Independent schools are also particularly good at encouraging girls to take sciences, which are less popular with girls nationally. Only 21 per cent of the 36,000 candidates who took physics A-level this year were female and the figure was even worse in computing, where girls accounted for just 8 per cent of entries. There are many examples of girls in our schools going on to study engineering, computing and other sciences at university after achieving high grades at A-level. For example, at Headington School in Oxford, 61 per cent of pupils took maths at A-level or in the International Baccalaureate (IB) this year and more than 80 per cent continue studying at least one Stem subject (science, technology, engineering or maths).
How do we do it? Independent schools employ teachers who are usually highly qualified specialists in their subject and who can impart enthusiasm and love of learning to pupils. Schools promote a culture of high expectation and high achievement which supports the academic aspirations of students. Students are taught to organise their study time, apply themselves with discipline and cope with the stress of examinations.
At the same time, schools offer a wide range of co-curricular activities, educating pupils as whole people across a broad range of skills and experiences and developing self-confidence and strong self-esteem which is so important when they get out into the real world of work and life.
Independent schools can also exercise freedom to choose the best qualifications and exams for their pupils.
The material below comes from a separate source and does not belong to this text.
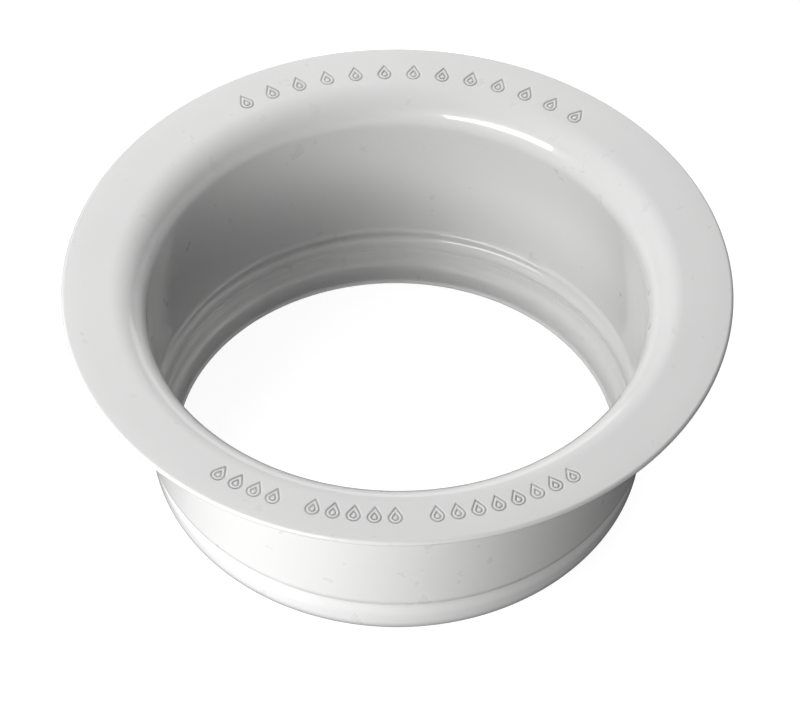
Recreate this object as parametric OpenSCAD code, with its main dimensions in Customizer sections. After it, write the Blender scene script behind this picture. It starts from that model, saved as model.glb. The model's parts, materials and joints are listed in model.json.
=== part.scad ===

It is interesting to note that there has been an 11 per cent rise this year in the number of pupils taking the Extended Project Qualification (EPQ), while nationally the numbers have increased only marginally.
The EPQ is an independent piece of work, usually an essay of about 5,000 words, on a topic of the student’s choice. It provides evidence of commitment, independent thought and organisational skills in independent research and extended writing. Although it is not required by universities, it demonstrates interest in a subject area and, more importantly, will considerably develop and extend the student in preparation for his or her transfer to university studies.
Independent schools can also choose alternatives to A-levels, if they feel it is best for their pupils. There were rises this year in the number of pupils taking the IB, which offers breadth of study into the sixth form, and the Pre U, which offers a demanding two-year linear course. It is likely that during the period of transition – as the new reformed A-levels are introduced this September and the AS is decoupled – that some schools will continue to offer a mix of qualifications, on a subject by subject basis.
Also of note is the high proportion of pupils at independent schools in the North of England who have also achieved the A* grade. This bucks a national trend described by the Joint Council for Qualifications last week, whereby students in the North performed significantly worse in the top grades than those in the South East.
There are many examples of independent schools in the North, some in areas of disadvantage, that continue to achieve at the highest level, as some of our top performing schools in Newcastle, Liverpool and Manchester demonstrate. At Merchant Taylors’ Girls’ School in Crosby, for example, which has a wide catchment area, 90 per cent of language entries achieved 90 per cent A* and A grades. At Manchester High School for Girls, where 10 per cent of pupils have bursaries and 5 per cent pay no fees at all, six girls this year are taking up Oxbridge places.
Our schools are keen to share this expertise and many, such as King’s College School, Wimbledon or the City of York Partnership have shared revision classes and university preparation advice with local state school students to support their university chances too.
Although independent schools continue to achieve excellent results and are keen to share those standards with neighbouring state schools, all A-level students achieving good grades should be proud of the results of their hard work and application.